Story and photography by: Juvena “The Wandering Wasp” Huang
In my previous article on packing tips for motorcycle travel, I mentioned about surviving with 3 to 4 sets of clothes, finding multiple uses for items and securing stuff. In this article, I will delve into the details of what I use on a day to day basis.
My mobile washing machine comprises a few things.
- 5L dry bag
- Laundry Brush
- Laundry Bar
- Microfibre Towel
- Pegless Clothes Line
Small dry bag as Portable Washing Machine
I spent the late autumn in North Pakistan where heating amenities are not regularly available due to load shedding. For those lucky ones who have never experienced a blackout, it is a deliberate cut of power supply so that the generation system is not overloaded.
There, water is freezing cold by default! Hot/warm water is a luxury. I would not waste warm water on laundry. No electricity means no washing machine too. Handwashing clothes with cold water really hurts the hands. Here is what you can do.
Mini Laundry Brush
Personally I prefer s laundry bar over liquid concentrate. First, it cost only 40cents at Fairprice, Second, it is very very concentrated, you can get many more washes out from this 40cents laundry bar than the same volume of liquid concentrate.
Sometimes, you find even better products overseas, like this Clear & White Multipurpose soap bar (right) I chanced upon in the Balkans. It has been my soap of choice for everything – dishwashing, laundry and bodywash.
It is compact and holds up your clothes well. You can either loop it around any support or use the strong suction cups to anchor it on any smooth surfaces e.g. tiled walls, mirrors. While camping, I tie one end around a tree and the other on my scooter.
You can get these on EBay, search for “Pegless Clothesline” and there are different lengths available. I prefer shorter ones because you need to stretch the long ones out well to hold your clothes up.
If my clothes do not dry by the time I leave for the next destination, I will place them in my mesh bag and strap it to the top of my box and ride. The sun and wind will help in the drying.
DITCH THAT BULKY 3-PIN PLUG!
I have never used the UK version of 3-pin plug after leaving Southeast Asia. Bringing 3-pin plugs is just redundant bulk.
Most of our electronic gadgets, mobiles, POV cameras and powerbanks are recharged through USB ports. Bringing a universal travel adapter with integrated USB ports is a better choice for the space conscious. However, I do not recommend using this with appliances that require insulating pins. You are not going to bring an electric kettle or toaster, are you?
And since you have the travel adaptor, you might as well just bring cables with more compact 2-pin plugs. This is what I mean
For example, my MacBook charging cable comes with attachments for regular 3-pins or flatter 2-pins. I’ll use the 3-pin at home but for travel, I switch to the flatter 2-pin attachment because it is more compact, plus I can fold the pins in.
Or you can also use the 2 pin Figure 8 power cable commonly used for charging camera batteries for your laptop too… Tada… It works.

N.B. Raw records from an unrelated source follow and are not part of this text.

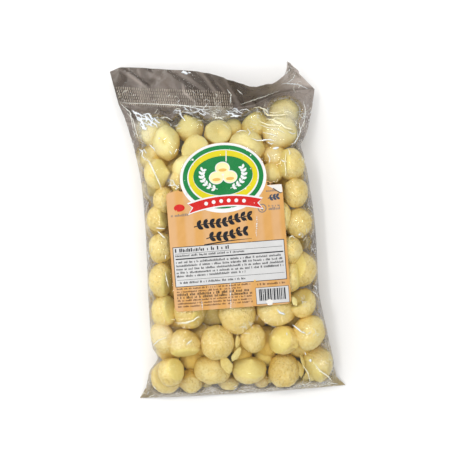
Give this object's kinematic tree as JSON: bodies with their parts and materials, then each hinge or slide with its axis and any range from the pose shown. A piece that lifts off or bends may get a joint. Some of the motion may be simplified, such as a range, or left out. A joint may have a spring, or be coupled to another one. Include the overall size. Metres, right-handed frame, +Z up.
{
  "type": "bag of cheese puffs",
  "caption": "Clear sealed pillow bag of small round pale-yellow cheese breads, lying on its back, with a crimped header, a twisted upper corner and a square sticker with an oval crest.",
  "frame": {"origin": "on the surface that the bag rests on, under the middle of its outline", "axes": "+Z up out of the labelled side, +Y along the bag towards its crimped header, +X across it to the right"},
  "size_m": [0.174, 0.2822, 0.0503],
  "materials": {
    "puffs": "dry baked crust, pale yellow with a golden tinge, finely pored",
    "film": "clear crinkled packing film with sharp glints",
    "label": "smooth printed sticker with a slight sheen"
  },
  "bodies": {
    "root": {"bag": "puffs", "label": "label"}
  },
  "joints": []
}
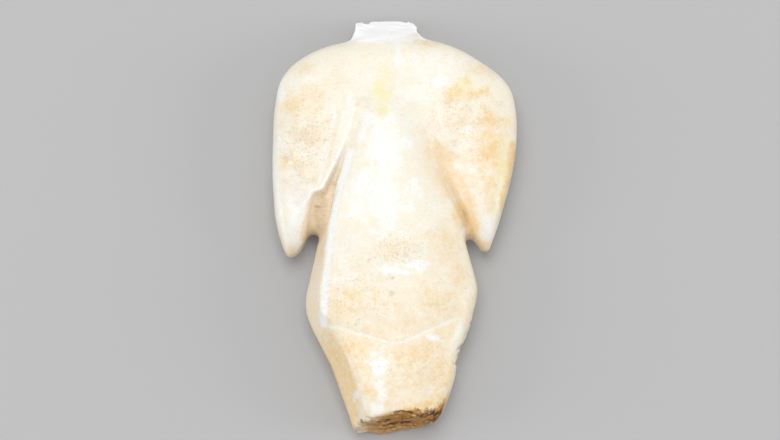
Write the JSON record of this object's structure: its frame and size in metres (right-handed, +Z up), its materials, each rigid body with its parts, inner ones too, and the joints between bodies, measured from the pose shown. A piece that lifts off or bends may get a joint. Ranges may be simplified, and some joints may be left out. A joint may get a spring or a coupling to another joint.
{
  "type": "goddess figurine",
  "caption": "Flat marble torso of an ancient goddess figurine, with wing-like arms ending in pointed elbows, broken at the neck and across the legs.",
  "frame": {"origin": "middle of the bounding box, on the flat ground back that the torso lies on", "axes": "+Y towards the lost head, +Z up out of the front, +X towards the viewer's right"},
  "size_m": [0.0574, 0.1002, 0.0158],
  "materials": {
    "marble": "ivory marble with a worn soft polish, warm tan patina, a pale broken neck and a brown-stained leg break"
  },
  "bodies": {
    "root": {"marble_torso": "marble"}
  },
  "joints": []
}
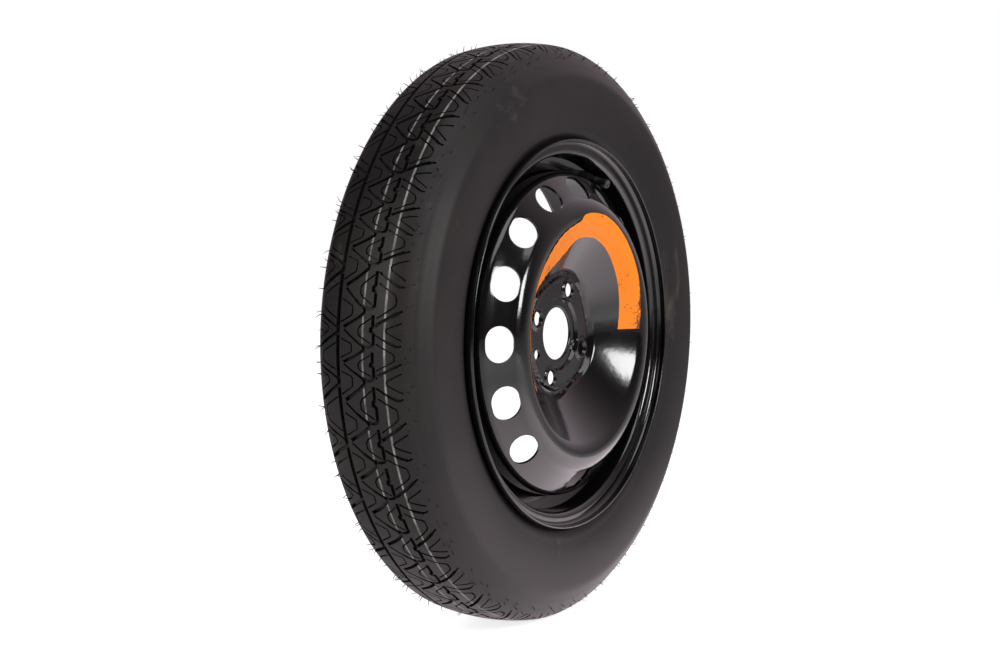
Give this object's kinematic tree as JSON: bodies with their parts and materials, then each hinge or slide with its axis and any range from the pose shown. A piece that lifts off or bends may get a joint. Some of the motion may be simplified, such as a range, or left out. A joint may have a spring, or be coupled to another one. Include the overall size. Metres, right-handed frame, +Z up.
{
  "type": "space saver spare wheel",
  "caption": "Narrow space saver spare tyre on a black pressed steel wheel with a dished disc, vent holes, hub bore, bolt holes and snap-in valve.",
  "frame": {"origin": "on the wheel's axle, in the plane of the face that meets the hub", "axes": "+Y along the axle towards the car, so the street side faces -Y; +Z up as the wheel stands; +X to the right as seen from the street side"},
  "size_m": [0.61, 0.1393, 0.61],
  "materials": {
    "tyre": "matt black rubber, lightly scuffed",
    "black_steel": "gloss black paint",
    "label": "orange printed film, creased",
    "rubber": "satin black rubber",
    "brass": "plain brass",
    "spring_steel": "bright wire",
    "seal": "red sealing ring",
    "cap": "satin black plastic"
  },
  "bodies": {
    "wheel": {"tyre": "tyre", "rim": "black_steel", "wheel_disc": "black_steel", "disc_welds": "black_steel", "label": "label", "valve_body": "rubber", "valve_stem": "brass", "core_plug": "brass", "core_barrel": "brass", "core_gasket": "seal", "core_spring": "spring_steel"},
    "core_valve": {"core_pin": "brass", "core_cup": "brass", "core_cup_seal": "rubber"},
    "cap_ring": {"cap_seal": "rubber"},
    "dust_cap": {"valve_cap": "cap"}
  },
  "joints": [
    {"name": "valve_pin_press", "type": "slide", "parent": "wheel", "child": "core_valve", "axis": [0.1024, 0.9613, 0.2559], "range_m": [0, 0.0012], "stiffness_N_per_m": 1500, "springref_m": -0.001, "deforming": ["core_spring"]},
    {"name": "cap_lift", "type": "slide", "parent": "wheel", "child": "cap_ring", "axis": [-0.1024, -0.9613, -0.2559], "range_m": [0, 0.00913]},
    {"name": "cap_turn", "type": "hinge", "parent": "cap_ring", "child": "dust_cap", "pos_m": [0.0637, -0.02632, 0.15925], "axis": [-0.1024, -0.9613, -0.2559], "range_deg": [0, 4140]}
  ],
  "couplings": [
    {"joint": "cap_turn", "follows": "cap_lift", "rad_per_m": 7913.3}
  ]
}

It may seem like these only help to save a little space, but it makes a difference if you have many electronic gadgets to charge.
Toothpaste and soap, you can get most stuff easily on the road. Except for ear picks as a friend Goh told me.

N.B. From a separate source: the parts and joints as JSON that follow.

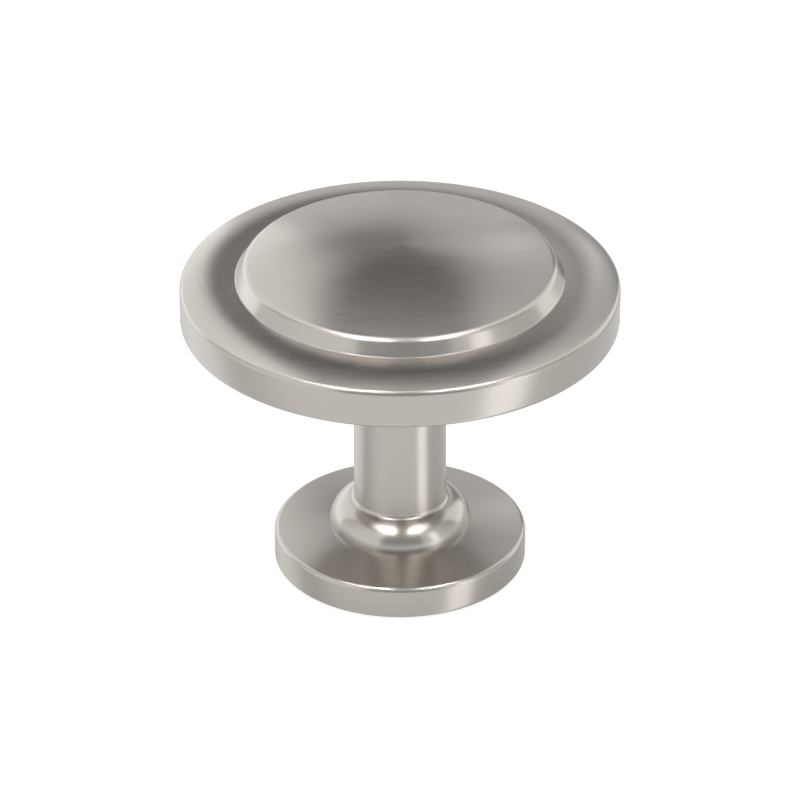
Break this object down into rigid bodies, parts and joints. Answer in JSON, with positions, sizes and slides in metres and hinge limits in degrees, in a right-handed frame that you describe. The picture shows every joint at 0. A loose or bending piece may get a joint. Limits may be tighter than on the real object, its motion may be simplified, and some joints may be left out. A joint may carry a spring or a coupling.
{
  "type": "cabinet knob",
  "caption": "Round cabinet knob in satin metal: stepped, gently domed head on a plain stem with a bead at its foot and a round base plate, tapped from below for a machine screw.",
  "frame": {"origin": "centre of the mounting face, the plane of the base plate's seat ring", "axes": "+Z is the turning axis and points from the door towards the head; the knob looks the same from every side, so X and Y are free"},
  "size_m": [0.032, 0.032, 0.0261],
  "materials": {
    "satin_nickel": "satin nickel plating over a zinc casting, brushed round the turning axis"
  },
  "bodies": {
    "root": {"knob": "satin_nickel"}
  },
  "joints": []
}
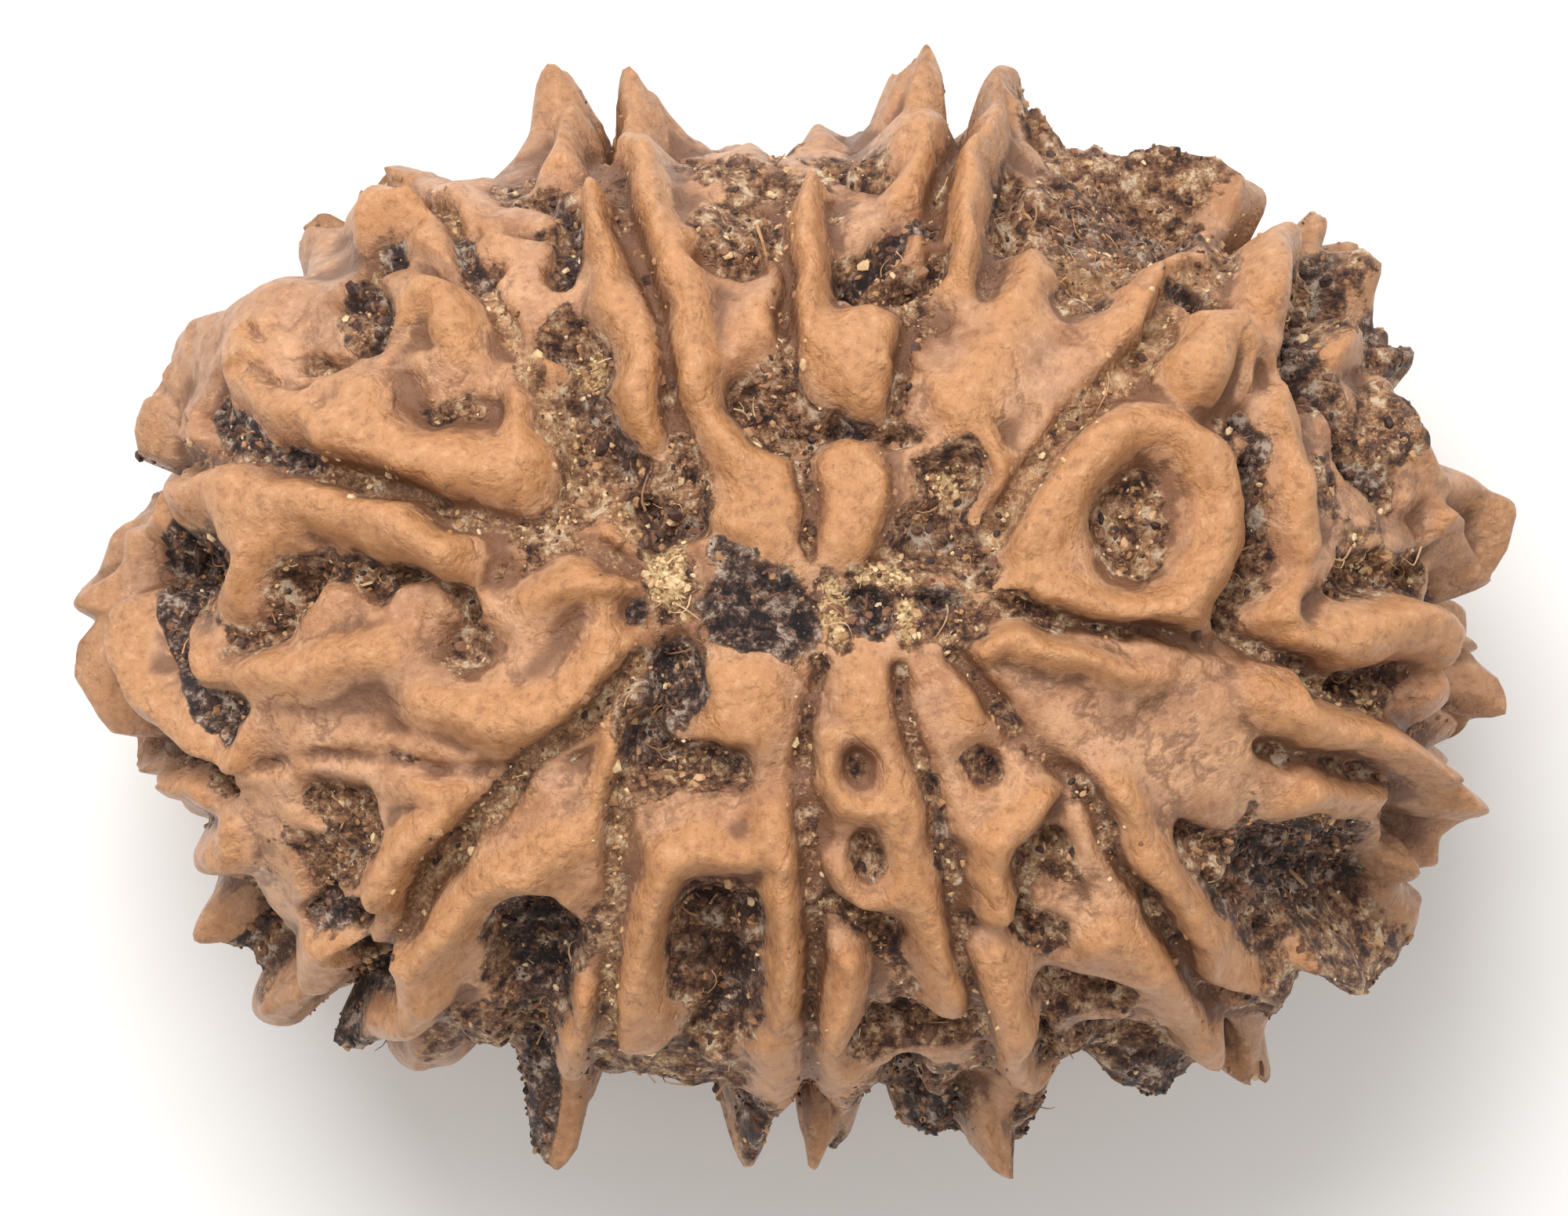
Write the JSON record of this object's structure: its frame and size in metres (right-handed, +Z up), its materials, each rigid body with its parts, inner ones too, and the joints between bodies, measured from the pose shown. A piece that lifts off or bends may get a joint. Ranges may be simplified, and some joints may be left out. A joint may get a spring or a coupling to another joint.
{
  "type": "twelve mukhi rudraksha",
  "caption": "Oval rudraksha stone: a deeply furrowed, spiny brown seed stone with radiating clefts, rough pits and dried pulp, resting on a small flat spot.",
  "frame": {"origin": "bottom centre of the bounding box, at the rest spot", "axes": "+X along the longer side, +Y along the shorter side, +Z up from pole to pole"},
  "size_m": [0.0276, 0.0216, 0.019],
  "materials": {
    "stone": "satin"
  },
  "bodies": {
    "root": {"rudraksha_stone": "stone"}
  },
  "joints": []
}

After spending almost a year around Pakistan, Iran and Turkey, I am a convert for using water or bidet. It is much cleaner. If you are not a convert, bring your own Toilet Paper!
For the ladies, tampons can be difficult to find in conservative countries where virginity is highly valued and still tagged to an intact hymen. Stock up on tampons or consider using a menstrual cup. I will probably write a separate article on the different sanitary options for travelling.
Sleeping Bag Liner (if you camp)
Sleeping bag liners are often made from silk. It lines the inside of sleeping bags to increase insulation. Even in hot weather, the material renders a very cooling and smooth surface to lay on. With a sleeping bag liner, the sleeping bag does not have to be washed too often, just the sleeping bag liner which is far lighter, easier to wash and quick drying .
This will not help with the weight but it will help to make space in your luggage. This is especially useful when you have bulky winter clothes. Do not keep your winter clothes or sleeping bags compressed for prolonged storage. The insulating air pockets in the clothes and sleeping bags may be forced out permanently, rendering it useless for insulation.
Most of the compression bags in the market are cylindrical in shape. This shape however, is not space efficient and not stack-able for backpacks and boxes. The cuboid shape is friendlier for stacking and therefore more space efficient for most luggage and panniers. Only Granite Gear makes them in this shape. They offer waterproof options as well.